Creating a committer

committer := subscription.NewCheckpointCommitter(
    checkpointStore,    // where to persist checkpoints
    "BookingReadModel", // subscription ID
    100,                // batch size: commit every 100 events
    5 * time.Second,    // interval: commit at least every 5 seconds
)

Parameters:

batchSize — commit after this many events have been processed. Set to 0 to disable batch-based commits.
interval — commit at least this often, even if the batch size hasn’t been reached. Set to 0 to disable time-based commits.
If both are 0, every event triggers an immediate commit.

Recording processed events

After your handler successfully processes an event, call Commit:

err := committer.Commit(ctx, consumeCtx.GlobalPosition, consumeCtx.Sequence)

The committer uses both the position (the event’s position in the store, which is what gets checkpointed) and the sequence (the subscription-local counter, which is used for gap detection).

Gap detection explained

Gap detection is the reason the CheckpointCommitter exists rather than simply writing the position of each processed event. Consider what happens with concurrent processing.

The problem

Suppose three events arrive with sequences 1, 2, 3 and are processed concurrently:

Event seq=1 → handler goroutine A (takes 100ms)
Event seq=2 → handler goroutine B (takes 10ms)
Event seq=3 → handler goroutine C (takes 50ms)

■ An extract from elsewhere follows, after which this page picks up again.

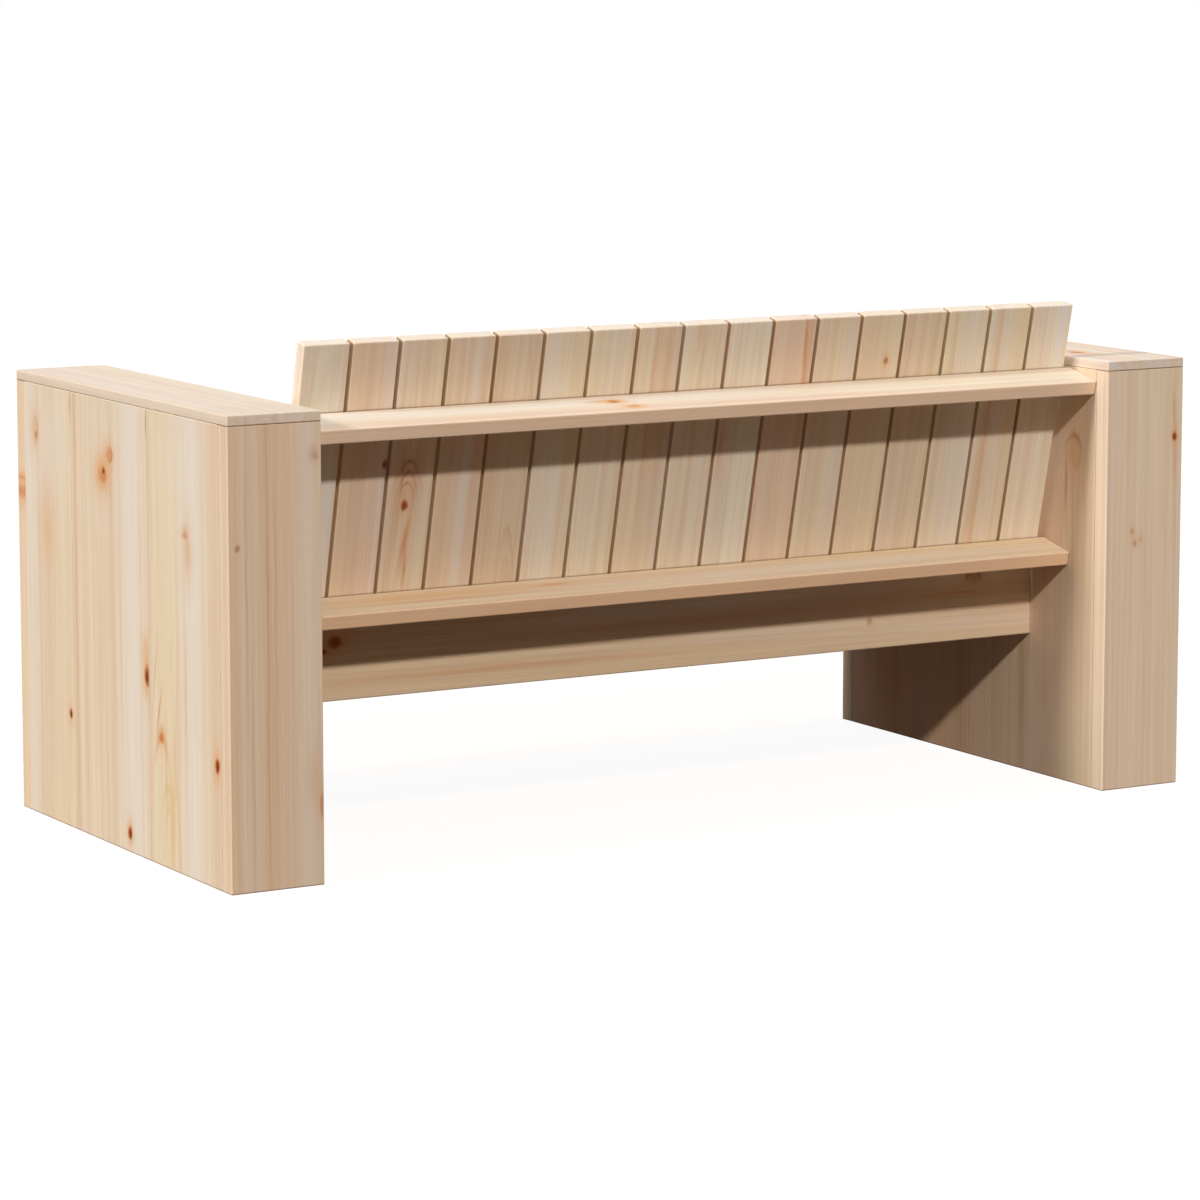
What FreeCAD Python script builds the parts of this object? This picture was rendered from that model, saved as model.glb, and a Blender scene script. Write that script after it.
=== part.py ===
import FreeCAD, Part
import os
import re
import Sketcher

# Slatted pine bench with two box arms, in millimetres, +Z up, seen by a sitter who looks along -Y.
# The origin lies on the floor under the middle of the bench. The sitter's left arm is the one at +X.

os.makedirs("parts", exist_ok=True)
doc = FreeCAD.newDocument("pine_bench")
vector = FreeCAD.Vector

# Driving dimensions: millimetres, but degrees for an angle and a plain number for a count
sizes = {
    # Whole bench
    "bench_width": 1340,
    "bench_depth": 600,
    "seat_height": 299,
    "back_rise": 72,
    # Box arms
    "arm_width": 118,
    "arm_height": 548,
    "cover_thickness": 12,
    "end_board_thickness": 24,
    "side_board_thickness": 18,
    "outer_front_plank_width": 139,
    "outer_middle_plank_width": 219,
    "board_edge_round": 1.2,
    "batten_width": 20,
    "batten_floor_gap": 6,
    # Slats of the back and the seat
    "slat_count": 17,
    "slat_gap": 4,
    "slat_end_gap": 10,
    "slat_thickness": 18,
    "slat_edge_round": 2,
    # Back
    "back_tilt_angle": 13,
    "slat_drop": 20,
    "slat_foot_gap": 1.5,
    "rail_depth": 58,
    "rail_thickness": 18,
    "rail_cover_gap": 1.4,
    "lower_rail_rise": 19,
    # Seat
    "seat_front_inset": 10,
    "apron_setback": 10,
    "apron_height": 100,
    "apron_thickness": 24,
    "cleat_width": 18,
    "cleat_height": 60,
    # Fasteners
    "countersink_angle": 90,
    "screw_clearance": 0.3,
    "screw_sink": 0.1,
    "slat_screw_diameter": 4,
    "slat_screw_head_diameter": 8,
    "slat_screw_length": 35,
    "batten_screw_diameter": 4,
    "batten_screw_head_diameter": 8,
    "batten_screw_length": 30,
    "batten_screw_count": 3,
    "batten_screw_inset": 70,
    "batten_screw_stagger": 25,
    "cleat_screw_inset": 40,
    "frame_screw_diameter": 5,
    "frame_screw_head_diameter": 10,
    "frame_screw_length": 50,
    "rail_screw_inset": 8,
    "rail_screw_spacing": 12,
    "apron_screw_inset": 20,
    "dowel_diameter": 8,
    "dowel_length": 30,
    "dowel_depth_in_cover": 7,
    "dowel_clearance": 0.2,
}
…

Goroutine B finishes first (seq=2), then C (seq=3), then A (seq=1). If we checkpoint after each completion:

B finishes → checkpoint position of seq=2

If the service crashes now, it restarts from position of seq=2. But seq=1 was never processed — it’s lost. This is the gap problem.

The solution

The CheckpointCommitter tracks which sequences have been completed and only advances the checkpoint when there are no gaps:

B finishes (seq=2) → gap detected (seq=1 missing), don't commit
C finishes (seq=3) → gap still exists (seq=1 missing), don't commit
A finishes (seq=1) → no gap! Advance to seq=3, commit position of seq=3

Internally, it maintains a map of pending completions and walks forward from the last committed sequence. It only advances when the next expected sequence is present, then continues walking until it hits a gap.

Step by step

Here is how the committer processes the scenario above:

B completes (seq=2, pos=200):
- Add {2 → 200} to pending map
- Walk from last committed (0): need seq=1, not in pending
- Gap detected. No commit.
C completes (seq=3, pos=300):
- Add {3 → 300} to pending map
- Walk from last committed (0): need seq=1, not in pending
- Gap still present. No commit.
A completes (seq=1, pos=100):
- Add {1 → 100} to pending map
- Walk from last committed (0): need seq=1, found! Advance. Need seq=2, found! Advance. Need seq=3, found! Advance. Need seq=4, not found, stop.
- Uncommitted frontier is now seq=3 at position 300
- Commit position 300 to checkpoint store

The result: the checkpoint correctly reflects that all events through position 300 have been processed, and no events were skipped.

Flush and Close

Call Flush to force an immediate commit of the highest contiguous position:

err := committer.Flush(ctx)

Call Close before shutdown to stop the internal timer and flush any pending checkpoints:

err := committer.Close(ctx)

Configuration guidance

Scenario	Batch size	Interval	Rationale
Low throughput, strong consistency	1	0	Commit every event. Higher I/O, lowest reprocessing on restart.
High throughput, some reprocessing OK	500	10s	Batch for efficiency. May reprocess up to 500 events on restart.
Balanced	100	5s	Good default for most applications.